_Exercise objective_:
Reproduce only the lines of the material below that start at the line containing "const fillet = new THREE.Group();" and stop at the line containing "for node in". Keep both end lines.

- - - - -

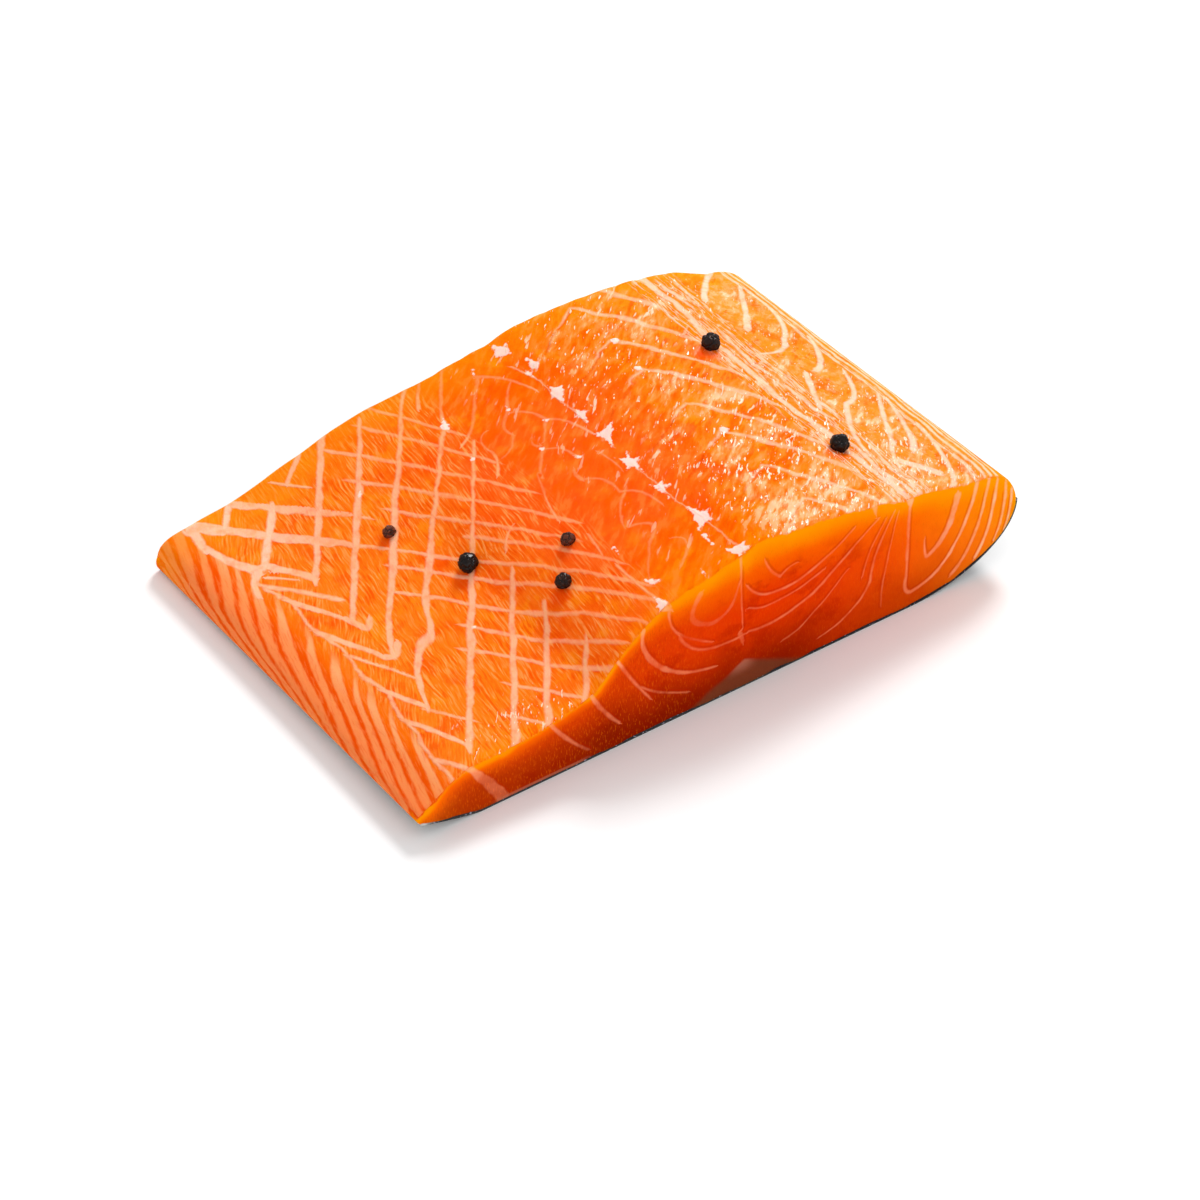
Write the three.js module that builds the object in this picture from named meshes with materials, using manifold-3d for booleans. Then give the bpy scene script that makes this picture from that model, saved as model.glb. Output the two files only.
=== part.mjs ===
// A thick piece of salmon fillet, lying skin side down, with whole peppercorns on top.
//
// Millimetres, +Z up. X runs across the fish from the belly edge to the back, and Y runs along
// it from the thick cut to the thinner cut towards the tail. The origin is under the middle.
import * as THREE from 'three';
import { mergeVertices } from 'three/addons/utils/BufferGeometryUtils.js';
import Module from 'manifold-3d';

const wasm = await Module();
wasm.setup();

// Overall size of the piece
const WIDTH = 196;
const BELLY_LENGTH = 124;
const BACK_LENGTH = 118.5;
const CUT_LEAN = 0.12;

// Height of the top along the thick cut, as pairs of distance from the belly edge and height
const THICK_TOP = [
  [0, 7], [4.6, 9.4], [10.2, 12.7], [16.5, 15.1], [29, 15.3], [47, 17.8], [54, 19.8],
  [66, 29.6], [79, 36.5], [101, 41.2], [108, 43], [115, 42.4], [161, 35], [181, 30.6],
];
// The same for the thin cut, where the flap rises to the loin in one long slope
const THIN_TOP = [
  [0, 5], [1.5, 8.2], [4, 9.9], [11, 11.6], [23, 14], [43, 20.9], [63, 27.5],
  [83, 30.3], [101, 34], [113, 37], [133, 38.4], [151, 38], [165, 35.5], [179, 30],
];

// The rounded back: where the shoulder starts, how high its widest line lies, and where the
// underside starts to curl up to meet it
const SHOULDER = { thick: 181, thin: 177 };
const BACK_HEIGHT = { thick: 19, thin: 14 };
const CURL_START = { thick: 158, thin: 163 };
const SHOULDER_FULLNESS = 2.2;
const SHOULDER_ROUNDNESS = 1.8;
const BACK_EDGE = 2.4;

// The belly edge is raised off the surface, most at the thick cut and not at all at the thin one
const CORNER_LIFT = 4.4;
const LIFT_ACROSS = 19;
const LIFT_CURVE = 1.2;

// Skin under the flesh, with the gap that keeps the two solids apart
const SKIN = 0.8;
const GAP = 0.3;
const SKIN_INSET = 1.2;

// Flakes of the loin: low steps along zigzag lines, one for each segment of muscle
const FLAKE_SPACING = 13.5;
const FLAKE_DEPTH = 0.6;
const FLAKE_START = 76;
const FLAKE_FADE = 12;
const FLAKE_EDGE = 0.55;
const FLAKE_ZIGZAG = [[76, 0], [93, 20], [104, 2], [130, 10], [155, -26], [181, 6]];

// Furrow over the pin bones and furrow at the back septum
const SEAM_X = 104;
const SEAM_DEPTH = 0.5;
const SEPTUM_X = 156;
const SEPTUM_DEPTH = 0.6;
const FURROW_WIDTH = 3.5;

// Peppercorns: distance from the belly edge, distance along, diameter
const PEPPERCORNS = [
  [54.5, 57.6, 5.4], [65.9, 31.8, 4.4], [74.2, 41.3, 3.8],
  [46.0, 81.5, 3.5], [152.6, 82.9, 5.4], [155.1, 30.2, 5.3],
];
const PEPPER_SINK = 0.22;

// Fineness of the surfaces
const TOP_COLUMNS = 66;
const TOP_ROWS = 56;
const ROWS_PER_STEP = 7;
const SHOULDER_COLUMNS = 12;
const SKIN_COLUMNS = 36;
const SKIN_CURL_COLUMNS = 12;
const SKIN_ROWS = 14;

const mix = THREE.MathUtils.lerp;
const between = (pair, v) => mix(pair.thick, pair.thin, v);
const clamp01 = (t) => THREE.MathUtils.clamp(t, 0, 1);
const fleshWidth = WIDTH - SKIN - GAP;

// Smooth height through knots, level at every high and low point
function curve(knots, x) {
  const last = knots.length - 1;
  const slope = (i) => (knots[i + 1][1] - knots[i][1]) / (knots[i + 1][0] - knots[i][0]);
  const tangent = (i) => {
    if (i === 0) return slope(0);
    if (i === last) return slope(last - 1);
    const before = slope(i - 1);
    const after = slope(i);
    return before * after <= 0 ? 0 : (2 * before * after) / (before + after);
  };
  if (x <= knots[0][0]) return knots[0][1];
  if (x >= knots[last][0]) return knots[last][1];
  const i = knots.findIndex((knot) => knot[0] > x) - 1;
  const width = knots[i + 1][0] - knots[i][0];
  const t = (x - knots[i][0]) / width;
  const rise = knots[i + 1][1] - knots[i][1];
  const start = tangent(i) * width;
  const end = tangent(i + 1) * width;
  return knots[i][1] + start * t + (3 * rise - 2 * start - end) * t * t
    + (start + end - 2 * rise) * t * t * t;
}

// Straight lines through knots
function zigzag(knots, x) {
  const i = Math.max(1, knots.findIndex((knot) => knot[0] > x));
  const [x0, y0] = knots[i - 1];
  const [x1, y1] = knots[i];
  return mix(y0, y1, (Math.min(x, x1) - x0) / (x1 - x0));
}

// Where a point at distance v along, 0 at the thick cut and 1 at the thin one, lies in Y
function along(x, v, z) {
  const thin = mix(BELLY_LENGTH, BACK_LENGTH, x / WIDTH);
  return mix(CUT_LEAN * z, thin, v);
}

// Low relief of the top: flake steps on the loin and the two long furrows
function relief(x, y) {
  const onLoin = THREE.MathUtils.smoothstep(x, FLAKE_START, FLAKE_START + FLAKE_FADE)
    * (1 - THREE.MathUtils.smoothstep(x, SHOULDER.thin - FLAKE_FADE, SHOULDER.thin));
  const phase = (y - zigzag(FLAKE_ZIGZAG, x)) / FLAKE_SPACING;
  const flake = phase - Math.floor(phase);
  const step = flake - THREE.MathUtils.smoothstep(flake, FLAKE_EDGE, 1);
  const furrow = (centre, depth) => depth * Math.exp(-(((x - centre) / FURROW_WIDTH) ** 2));
  return (step - 0.5) * FLAKE_DEPTH * onLoin
    - furrow(SEAM_X, SEAM_DEPTH) - furrow(SEPTUM_X, SEPTUM_DEPTH);
}

function topHeight(x, v) {
  const ease = (v + v * v * (3 - 2 * v)) / 2;
  const broad = mix(curve(THICK_TOP, x), curve(THIN_TOP, x), ease);
  const back = between(BACK_HEIGHT, v) + BACK_EDGE / 2;
  const start = between(SHOULDER, v);
  const t = clamp01((x - start) / (fleshWidth - start));
  const round = (1 - t ** SHOULDER_FULLNESS) ** (1 / SHOULDER_ROUNDNESS);
  return back + (broad + relief(x, along(x, v, broad)) - back) * round;
}

// Rise of the underside along the raised belly edge
function lift(x, v) {
  return CORNER_LIFT * (1 - v) * clamp01(1 - x / LIFT_ACROSS) ** LIFT_CURVE;
}

// Underside, offset inwards by a distance from the outside of the skin
function underHeight(x, v, inwards) {
  const start = between(CURL_START, v);
  const back = between(BACK_HEIGHT, v);
  const t = clamp01((x - start) / (WIDTH - inwards - start));
  return lift(x, v) + back - (back - inwards) * Math.sqrt(1 - t * t);
}

function place(x, v, z) {
  return [x - WIDTH / 2, along(x, v, z) - BELLY_LENGTH / 2, z];
}

// Columns spread evenly over the flap and loin, then bunched round the shoulder
function columns(width) {
  const flat = TOP_COLUMNS - SHOULDER_COLUMNS;
  const flatEnd = SHOULDER.thin;
  return Array.from({ length: TOP_COLUMNS + 1 }, (_, i) => {
    if (i <= flat) return (flatEnd * i) / flat;
    const angle = ((i - flat) / SHOULDER_COLUMNS) * (Math.PI / 2);
    return flatEnd + (width - flatEnd) * Math.sin(angle);
  });
}

// Closed mesh of the flesh: a fine top, a coarser underside, two flat cuts and two edges
function fleshGeometry() {
  const xs = columns(fleshWidth);
  const steps = TOP_ROWS / ROWS_PER_STEP;
  const positions = [];
  const index = [];
  const topAt = (i, k) => i * (TOP_ROWS + 1) + k;
  const underStart = (TOP_COLUMNS + 1) * (TOP_ROWS + 1);
  const underAt = (i, s) => underStart + i * (steps + 1) + s;
  const face = (a, b, c) => index.push(a, b, c);
  const quad = (a, b, c, d) => {
    face(a, b, c);
    face(a, c, d);
  };

  for (const x of xs) {
    for (let k = 0; k <= TOP_ROWS; k += 1) {
      const v = k / TOP_ROWS;
      positions.push(...place(x, v, topHeight(x, v)));
    }
  }
  for (const x of xs) {
    for (let s = 0; s <= steps; s += 1) {
      const v = s / steps;
      const edge = x === fleshWidth ? -BACK_EDGE / 2 : 0;
      positions.push(...place(x, v, underHeight(x, v, SKIN + GAP) + edge));
    }
  }

  for (let i = 0; i < TOP_COLUMNS; i += 1) {
    for (let k = 0; k < TOP_ROWS; k += 1) {
      quad(topAt(i, k), topAt(i + 1, k), topAt(i + 1, k + 1), topAt(i, k + 1));
    }
    for (let s = 0; s < steps; s += 1) {
      quad(underAt(i, s), underAt(i, s + 1), underAt(i + 1, s + 1), underAt(i + 1, s));
    }
    quad(underAt(i, 0), underAt(i + 1, 0), topAt(i + 1, 0), topAt(i, 0));
    quad(underAt(i + 1, steps), underAt(i, steps), topAt(i, TOP_ROWS), topAt(i + 1, TOP_ROWS));
  }
  // The two long edges fan from each coarse step below to the fine rows above
  for (let s = 0; s < steps; s += 1) {
    const first = s * ROWS_PER_STEP;
    for (let k = first; k < first + ROWS_PER_STEP; k += 1) {
      face(underAt(0, s), topAt(0, k), topAt(0, k + 1));
      face(underAt(TOP_COLUMNS, s), topAt(TOP_COLUMNS, k + 1), topAt(TOP_COLUMNS, k));
    }
    const end = first + ROWS_PER_STEP;
    face(underAt(0, s), topAt(0, end), underAt(0, s + 1));
    face(underAt(TOP_COLUMNS, s), underAt(TOP_COLUMNS, s + 1), topAt(TOP_COLUMNS, end));
  }

  const geometry = new THREE.BufferGeometry();
  geometry.setAttribute('position', new THREE.Float32BufferAttribute(positions, 3));
  geometry.setIndex(index);
  return geometry;
}

// The skin follows the underside from just inside the belly edge and up the curl of the back
function skinGeometry() {
  const geometry = new THREE.BoxGeometry(1, 1, 1, SKIN_COLUMNS, SKIN_ROWS, 1);
  geometry.deleteAttribute('normal');
  geometry.deleteAttribute('uv');
  const merged = mergeVertices(geometry, 1e-6);
  const position = merged.getAttribute('position');
  const flat = 1 - SKIN_CURL_COLUMNS / SKIN_COLUMNS;
  for (let n = 0; n < position.count; n += 1) {
    const u = position.getX(n) + 0.5;
    const v = position.getY(n) + 0.5;
    const inwards = SKIN * (position.getZ(n) + 0.5);
    const start = between(CURL_START, v);
    const back = between(BACK_HEIGHT, v);
    let x = mix(SKIN_INSET, start, Math.min(u / flat, 1));
    let z = inwards + lift(x, v);
    if (u > flat) {
      const angle = ((u - flat) / (1 - flat)) * (Math.PI / 2);
      x = start + (WIDTH - inwards - start) * Math.sin(angle);
      z = back - (back - inwards) * Math.cos(angle);
    }
    position.setXYZ(n, ...place(x, v, z));
  }
  return merged;
}

function toSolid(geometry) {
  const bare = geometry.clone();
  bare.deleteAttribute('normal');
  bare.deleteAttribute('uv');
  const merged = mergeVertices(bare, 1e-4);
  return new wasm.Manifold(new wasm.Mesh({
    numProp: 3,
    vertProperties: new Float32Array(merged.getAttribute('position').array),
    triVerts: new Uint32Array(merged.getIndex().array),
  }));
}

function toGeometry(solid) {
  const mesh = solid.getMesh();
  const geometry = new THREE.BufferGeometry();
  geometry.setAttribute('position', new THREE.Float32BufferAttribute(mesh.vertProperties, 3));
  geometry.setIndex(Array.from(mesh.triVerts));
  geometry.computeVertexNormals();
  return geometry;
}

// A peppercorn sits a little sunk into the flesh
function peppercorn([x, y, diameter]) {
  const v = y / mix(BELLY_LENGTH, BACK_LENGTH, x / WIDTH);
  const z = topHeight(x, v) + diameter * (0.5 - PEPPER_SINK);
  const geometry = new THREE.IcosahedronGeometry(diameter / 2, 1);
  geometry.rotateX(x);
  geometry.translate(x - WIDTH / 2, y - BELLY_LENGTH / 2, z);
  return toSolid(geometry);
}

function fleshWithPeppercorns() {
  let solid = toSolid(fleshGeometry());
  for (const grain of PEPPERCORNS) solid = solid.add(peppercorn(grain));
  return toGeometry(solid);
}

const fleshMaterial = new THREE.MeshStandardMaterial({ color: 0xf2742c, roughness: 0.32, metalness: 0 });
const skinMaterial = new THREE.MeshStandardMaterial({ color: 0x2b2c30, roughness: 0.4, metalness: 0.2 });

const flesh = new THREE.Mesh(fleshWithPeppercorns(), fleshMaterial);
flesh.name = 'flesh';

const skinShape = skinGeometry();
skinShape.computeVertexNormals();
const skin = new THREE.Mesh(skinShape, skinMaterial);
skin.name = 'skin';

const fillet = new THREE.Group();
fillet.name = 'salmon_fillet';
fillet.add(flesh, skin);

export default fillet;
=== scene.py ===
import math

import bmesh
import bpy
import numpy as np
from mathutils import Matrix, Quaternion, Vector, noise


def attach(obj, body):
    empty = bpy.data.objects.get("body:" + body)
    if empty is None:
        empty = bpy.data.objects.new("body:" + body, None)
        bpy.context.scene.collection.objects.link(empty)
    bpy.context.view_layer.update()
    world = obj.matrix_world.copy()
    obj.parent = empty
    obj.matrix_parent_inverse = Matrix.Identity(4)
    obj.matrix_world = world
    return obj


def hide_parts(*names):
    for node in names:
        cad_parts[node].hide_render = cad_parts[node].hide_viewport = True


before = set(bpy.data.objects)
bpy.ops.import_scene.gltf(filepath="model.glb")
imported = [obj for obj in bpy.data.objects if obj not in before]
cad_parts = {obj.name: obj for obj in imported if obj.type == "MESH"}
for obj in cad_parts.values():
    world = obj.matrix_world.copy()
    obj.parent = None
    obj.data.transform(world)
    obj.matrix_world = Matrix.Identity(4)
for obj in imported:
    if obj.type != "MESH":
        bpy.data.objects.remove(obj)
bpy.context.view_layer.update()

MM = 0.001

# Main sizes of the fillet, in millimetres
# X is measured from the belly edge to the back, and Y from the thick cut to the thin one.
WIDTH = 196
BELLY_LENGTH = 124
BACK_LENGTH = 118.5
CUT_LEAN = 0.12
THICK_TOP = [
    (0, 7), (4.6, 9.4), (10.2, 12.7), (16.5, 15.1), (29, 15.3), (47, 17.8), (54, 19.8),
    (66, 29.6), (79, 36.5), (101, 41.2), (108, 43), (115, 42.4), (161, 35), (181, 30.6),
]
THIN_TOP = [
    (0, 5), (1.5, 8.2), (4, 9.9), (11, 11.6), (23, 14), (43, 20.9), (63, 27.5),
    (83, 30.3), (101, 34), (113, 37), (133, 38.4), (151, 38), (165, 35.5), (179, 30),
]
SHOULDER = (181, 177)
BACK_HEIGHT = (19, 14)
CURL_START = (158, 163)
SHOULDER_FULLNESS = 2.2
SHOULDER_ROUNDNESS = 1.8
BACK_EDGE = 2.4
CORNER_LIFT = 4.4
LIFT_ACROSS = 19
LIFT_CURVE = 1.2
SKIN = 0.8
SKIN_OVERLAP = 0.1
SKIN_INSET = 1.2
FLESH_WIDTH = WIDTH - SKIN + SKIN_OVERLAP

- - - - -

_Response_:
const fillet = new THREE.Group();
fillet.name = 'salmon_fillet';
fillet.add(flesh, skin);

export default fillet;
=== scene.py ===
import math

import bmesh
import bpy
import numpy as np
from mathutils import Matrix, Quaternion, Vector, noise


def attach(obj, body):
    empty = bpy.data.objects.get("body:" + body)
    if empty is None:
        empty = bpy.data.objects.new("body:" + body, None)
        bpy.context.scene.collection.objects.link(empty)
    bpy.context.view_layer.update()
    world = obj.matrix_world.copy()
    obj.parent = empty
    obj.matrix_parent_inverse = Matrix.Identity(4)
    obj.matrix_world = world
    return obj


def hide_parts(*names):
    for node in names:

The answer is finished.